Local farmer facing challenging growing season

May 4, 2023 | 6:25 PM

REDCLIFF, AB – Producers around Medicine Hat are running weeks behind their normal seeding schedules and are working overtime to try to catch up.

Pair that with the recent warm spell and dry conditions and local producer Vern Pancoast is concerned about this year’s yield.

He’s been working the land around Medicine Hat for more than 40 years, growing a variety of crops including spring wheat, triticale, winter wheat and canola.

Pancoast says he’s been working between 14 and 16 hours a day to catch up with seeding, something he’d normally have finished by the start of May.

“We started two to three weeks later and then all of sudden when you do that Mother Nature changes and it’s hot. It’s hot too fast and dries the soil out when you’re still trying to get your initial seeding done,” explains Pancoast.

As a dryland producer, Pancoast relies on rainfall rather than an irrigation system to water his crops.

“Anytime you have heat and you have wind here is dehydrating the soil and if the plants have emerged it’s dehydrating them too so I don’t like wind and I don’t like extreme heat,” says Pancoast.
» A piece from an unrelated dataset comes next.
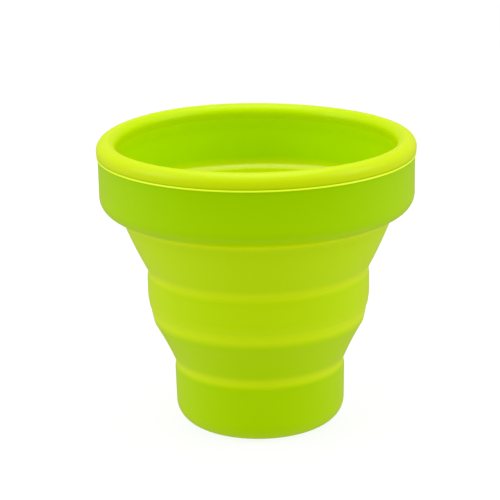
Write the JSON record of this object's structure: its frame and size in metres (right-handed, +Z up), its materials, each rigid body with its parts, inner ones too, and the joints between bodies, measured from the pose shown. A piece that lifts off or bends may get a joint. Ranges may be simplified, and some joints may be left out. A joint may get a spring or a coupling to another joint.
{
  "type": "collapsible canning funnel",
  "caption": "Collapsible silicone canning funnel: a thick collar with a rolled rim, a middle ring and an open spout, joined by thin webs that fold so the rings nest.",
  "frame": {"origin": "on the funnel's axis, at the foot of the spout, which the funnel stands on", "axes": "+Z up the funnel's axis, from the spout to the rim; the funnel is round, so +X and +Y are free"},
  "size_m": [0.105, 0.105, 0.0975],
  "materials": {
    "rim": "satin silicone, lime, brightest where it rounds over",
    "collar": "satin silicone, lime, deeper where the wall is thick",
    "fold": "satin silicone, lime, light along the fold",
    "web": "satin silicone, lime, thin wall",
    "ring": "satin silicone, lime",
    "spout": "satin silicone, lime"
  },
  "bodies": {
    "spout": {"spout_lip": "spout", "spout_sleeve": "spout", "spout_fold": "fold"},
    "middle": {"lower_web": "web", "middle_bottom_fold": "fold", "middle_ring": "ring", "middle_top_fold": "fold"},
    "collar": {"upper_web": "web", "shelf_fold": "fold", "collar_shelf": "collar", "collar_band": "collar", "rim_bead": "rim"}
  },
  "joints": [
    {"name": "lower_fold", "type": "slide", "parent": "spout", "child": "middle", "axis": [0, 0, -1], "range_m": [0, 0.0344], "deforming": ["lower_web"]},
    {"name": "upper_fold", "type": "slide", "parent": "middle", "child": "collar", "axis": [0, 0, -1], "range_m": [0, 0.0374], "deforming": ["upper_web"]}
  ]
}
The combination of heat and wind has dried out much of the subsoil in parts of southeastern Alberta, including Pancoast’s field just outside Redcliff.

Normally the land has around two feet of moist subsoil by this time of the year. But this season the subsoil has about half that amount.

“We don’t have a lot of subsoil moisture to start with here, rainfall is our limiting factor so we are going to need lots of rainfall this summer to have an average to better than average crop,” mentions Pancoast.

And although rainfall will help Pancoast’s yield, it won’t help with the rising input costs producers like him are struggling with.

“Whether it’s seed treatments or fertilizer or seed itself. When you purchase new seed it’s all higher input costs, chemicals are high. When you have somebody come out and work on your equipment they’re not afraid to send you enormous bills, they know we need them and that’s what it’s going to take to get them here,” says Pancoast.

Equipment is also scarce, Pancoast says manufacturers simply are not keeping up with the current demand.

“Equipment is very hard to come by, you need to put an order in at least a minimum two years in advance to get what you’re wanting and you may not get it then.”

All these factors are concerning for Pancoast, but the seasoned producer says he’s seen worse.

Weather experts are calling for a hot summer with above-average rainfall for the region, the latter, Pancoast says will help produce an average to above-average sized yield this season.